# Data:
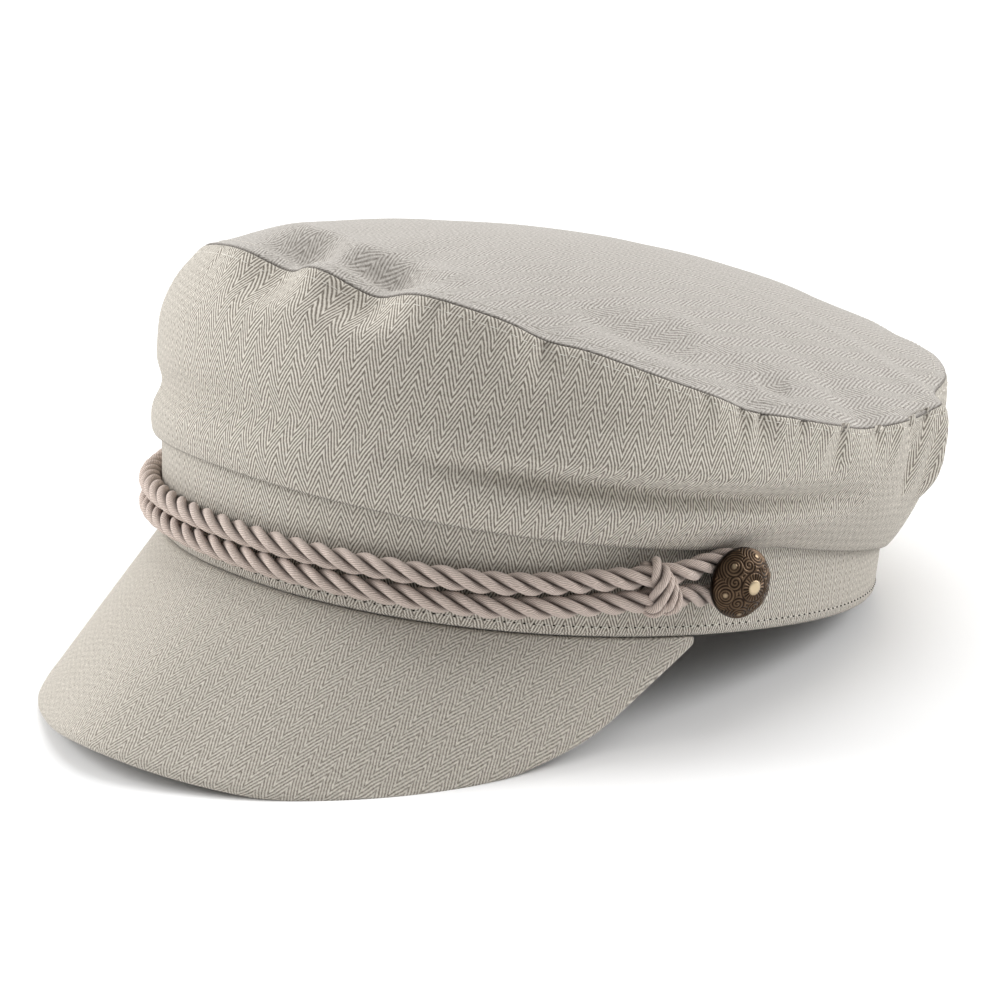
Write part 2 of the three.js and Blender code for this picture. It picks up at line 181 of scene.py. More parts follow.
# Pleats that the gathered side makes under the seam: place, length down the side as a share,
# half width and rise in millimetres
Pleat = namedtuple("Pleat", "angle length spread rise")
SEAM_PLEATS = [
    Pleat(-46, 0.14, 1.1, -1.6),
    Pleat(-43.5, 0.12, 1.3, 1.1),
    Pleat(-40, 0.1, 1, -0.7),
    Pleat(-32, 0.1, 1, -0.8),
    Pleat(-23.5, 0.12, 1, -0.9),
    Pleat(-21.5, 0.12, 1.1, 0.9),
    Pleat(-17.5, 0.14, 1.1, -1.1),
    Pleat(-16, 0.2, 1.2, 1.2),
    Pleat(-14.2, 0.18, 1.1, -1.3),
    Pleat(-11.5, 0.14, 1.4, 0.9),
    Pleat(-8, 0.16, 1.1, -1.2),
    Pleat(-3, 0.24, 1.7, 1.2),
    Pleat(0.5, 0.22, 1.3, -1.5),
    Pleat(4.5, 0.16, 1.6, 0.8),
    Pleat(9, 0.2, 1.4, -1.1),
    Pleat(13.5, 0.3, 1.8, 1.2),
    Pleat(17.5, 0.2, 1.3, -1.2),
    Pleat(23.5, 0.3, 1.6, -1.5),
    Pleat(-104, 0.14, 1.6, -0.9),
    Pleat(-61, 0.14, 1.6, -0.9),
    Pleat(48, 0.2, 1.8, -1.2),
    Pleat(62, 0.18, 1.6, 1),
    Pleat(77, 0.2, 1.8, -1.2),
    Pleat(95, 0.18, 1.8, -1),
    Pleat(112, 0.2, 2, 1.1),
    Pleat(131, 0.2, 1.8, -1.2),
    Pleat(149, 0.18, 1.8, -1),
    Pleat(168, 0.2, 2, -1.2),
    Pleat(-171, 0.18, 1.8, 1),
    Pleat(-152, 0.16, 1.8, -1),
]

LIE = (
    Matrix.Scale(MM, 4)
    @ Matrix.Translation(REST_PLACE)
    @ Matrix.Rotation(math.radians(-REST_TILT), 4, "X")
)


def bell(value):
    return math.exp(-value * value)


def lerp(start, end, share):
    return start + (end - start) * share


def clamp(value, low=0.0, high=1.0):
    return max(low, min(high, value))


def smooth(value, low, high):
    share = clamp((value - low) / (high - low))
    return share * share * (3 - 2 * share)


# The shortest way round from one angle to another, in degrees.
def angle_between(start, end):
    return (end - start + 180) % 360 - 180


def oval_point(angle, half_width, half_length, power):
    c = math.cos(angle)
    s = math.sin(angle)
    scale = (abs(c) ** power + abs(s) ** power) ** (-1 / power)
    return Vector((half_width * scale * c, half_length * scale * s, 0))


def head_point(angle):
    return oval_point(angle, HEAD_HALF_WIDTH, HEAD_HALF_LENGTH, HEAD_SQUARENESS)


# The level direction out of the headband.
@cache
def head_normal(angle):
    step = 0.002
    along = head_point(angle + step) - head_point(angle - step)
    return along.cross(UP).normalized().freeze()


def band_point(angle, height, stand_off):
    front = max(0.0, -math.sin(angle)) ** 2
    flare = BAND_FLARE * front * height / BAND_HEIGHT
    point = head_point(angle) + head_normal(angle) * (flare + stand_off)
    point.z = height
    return point


# Distances round the headband from the middle of its rear, against the angle
REAR = math.pi / 2
ARC_STEPS = 1440
ARC_ANGLES = [REAR + 2 * math.pi * k / ARC_STEPS for k in range(ARC_STEPS + 1)]
ARC_LENGTHS = [0.0]
for turned, reached in zip(ARC_ANGLES, ARC_ANGLES[1:]):
    ARC_LENGTHS.append(ARC_LENGTHS[-1] + (head_point(reached) - head_point(turned)).length)
HEAD_ROUND = ARC_LENGTHS[-1]


# The angle at a distance round the headband from the middle of its rear.
@cache
def angle_of(arc):
    arc = arc % HEAD_ROUND
    k = int(clamp(bisect_left(ARC_LENGTHS, arc), 1, ARC_STEPS))
    share = (arc - ARC_LENGTHS[k - 1]) / (ARC_LENGTHS[k] - ARC_LENGTHS[k - 1])
    return lerp(ARC_ANGLES[k - 1], ARC_ANGLES[k], share)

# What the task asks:
Write the entire listing out again, word for word.

# Result of this exercise:
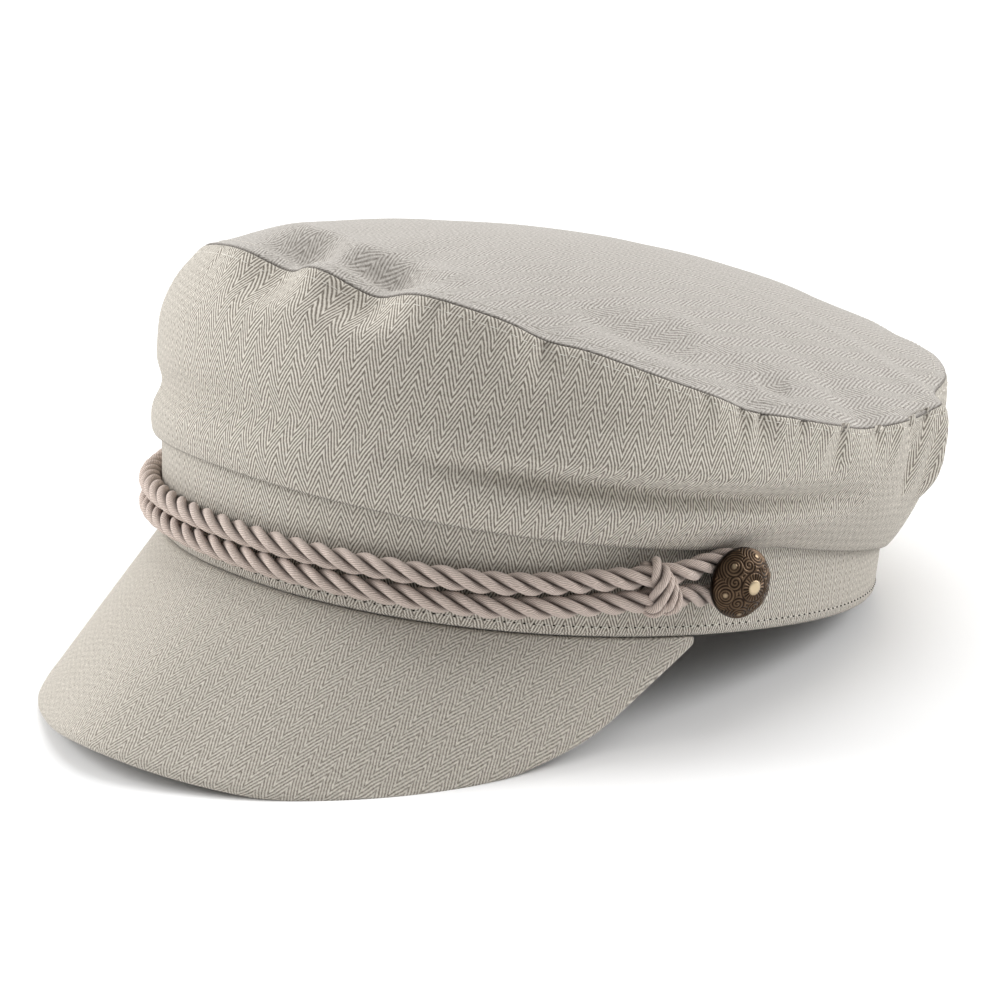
Write part 2 of the three.js and Blender code for this picture. It picks up at line 181 of scene.py. More parts follow.
# Pleats that the gathered side makes under the seam: place, length down the side as a share,
# half width and rise in millimetres
Pleat = namedtuple("Pleat", "angle length spread rise")
SEAM_PLEATS = [
    Pleat(-46, 0.14, 1.1, -1.6),
    Pleat(-43.5, 0.12, 1.3, 1.1),
    Pleat(-40, 0.1, 1, -0.7),
    Pleat(-32, 0.1, 1, -0.8),
    Pleat(-23.5, 0.12, 1, -0.9),
    Pleat(-21.5, 0.12, 1.1, 0.9),
    Pleat(-17.5, 0.14, 1.1, -1.1),
    Pleat(-16, 0.2, 1.2, 1.2),
    Pleat(-14.2, 0.18, 1.1, -1.3),
    Pleat(-11.5, 0.14, 1.4, 0.9),
    Pleat(-8, 0.16, 1.1, -1.2),
    Pleat(-3, 0.24, 1.7, 1.2),
    Pleat(0.5, 0.22, 1.3, -1.5),
    Pleat(4.5, 0.16, 1.6, 0.8),
    Pleat(9, 0.2, 1.4, -1.1),
    Pleat(13.5, 0.3, 1.8, 1.2),
    Pleat(17.5, 0.2, 1.3, -1.2),
    Pleat(23.5, 0.3, 1.6, -1.5),
    Pleat(-104, 0.14, 1.6, -0.9),
    Pleat(-61, 0.14, 1.6, -0.9),
    Pleat(48, 0.2, 1.8, -1.2),
    Pleat(62, 0.18, 1.6, 1),
    Pleat(77, 0.2, 1.8, -1.2),
    Pleat(95, 0.18, 1.8, -1),
    Pleat(112, 0.2, 2, 1.1),
    Pleat(131, 0.2, 1.8, -1.2),
    Pleat(149, 0.18, 1.8, -1),
    Pleat(168, 0.2, 2, -1.2),
    Pleat(-171, 0.18, 1.8, 1),
    Pleat(-152, 0.16, 1.8, -1),
]

LIE = (
    Matrix.Scale(MM, 4)
    @ Matrix.Translation(REST_PLACE)
    @ Matrix.Rotation(math.radians(-REST_TILT), 4, "X")
)


def bell(value):
    return math.exp(-value * value)


def lerp(start, end, share):
    return start + (end - start) * share


def clamp(value, low=0.0, high=1.0):
    return max(low, min(high, value))


def smooth(value, low, high):
    share = clamp((value - low) / (high - low))
    return share * share * (3 - 2 * share)


# The shortest way round from one angle to another, in degrees.
def angle_between(start, end):
    return (end - start + 180) % 360 - 180


def oval_point(angle, half_width, half_length, power):
    c = math.cos(angle)
    s = math.sin(angle)
    scale = (abs(c) ** power + abs(s) ** power) ** (-1 / power)
    return Vector((half_width * scale * c, half_length * scale * s, 0))


def head_point(angle):
    return oval_point(angle, HEAD_HALF_WIDTH, HEAD_HALF_LENGTH, HEAD_SQUARENESS)


# The level direction out of the headband.
@cache
def head_normal(angle):
    step = 0.002
    along = head_point(angle + step) - head_point(angle - step)
    return along.cross(UP).normalized().freeze()


def band_point(angle, height, stand_off):
    front = max(0.0, -math.sin(angle)) ** 2
    flare = BAND_FLARE * front * height / BAND_HEIGHT
    point = head_point(angle) + head_normal(angle) * (flare + stand_off)
    point.z = height
    return point


# Distances round the headband from the middle of its rear, against the angle
REAR = math.pi / 2
ARC_STEPS = 1440
ARC_ANGLES = [REAR + 2 * math.pi * k / ARC_STEPS for k in range(ARC_STEPS + 1)]
ARC_LENGTHS = [0.0]
for turned, reached in zip(ARC_ANGLES, ARC_ANGLES[1:]):
    ARC_LENGTHS.append(ARC_LENGTHS[-1] + (head_point(reached) - head_point(turned)).length)
HEAD_ROUND = ARC_LENGTHS[-1]


# The angle at a distance round the headband from the middle of its rear.
@cache
def angle_of(arc):
    arc = arc % HEAD_ROUND
    k = int(clamp(bisect_left(ARC_LENGTHS, arc), 1, ARC_STEPS))
    share = (arc - ARC_LENGTHS[k - 1]) / (ARC_LENGTHS[k] - ARC_LENGTHS[k - 1])
    return lerp(ARC_ANGLES[k - 1], ARC_ANGLES[k], share)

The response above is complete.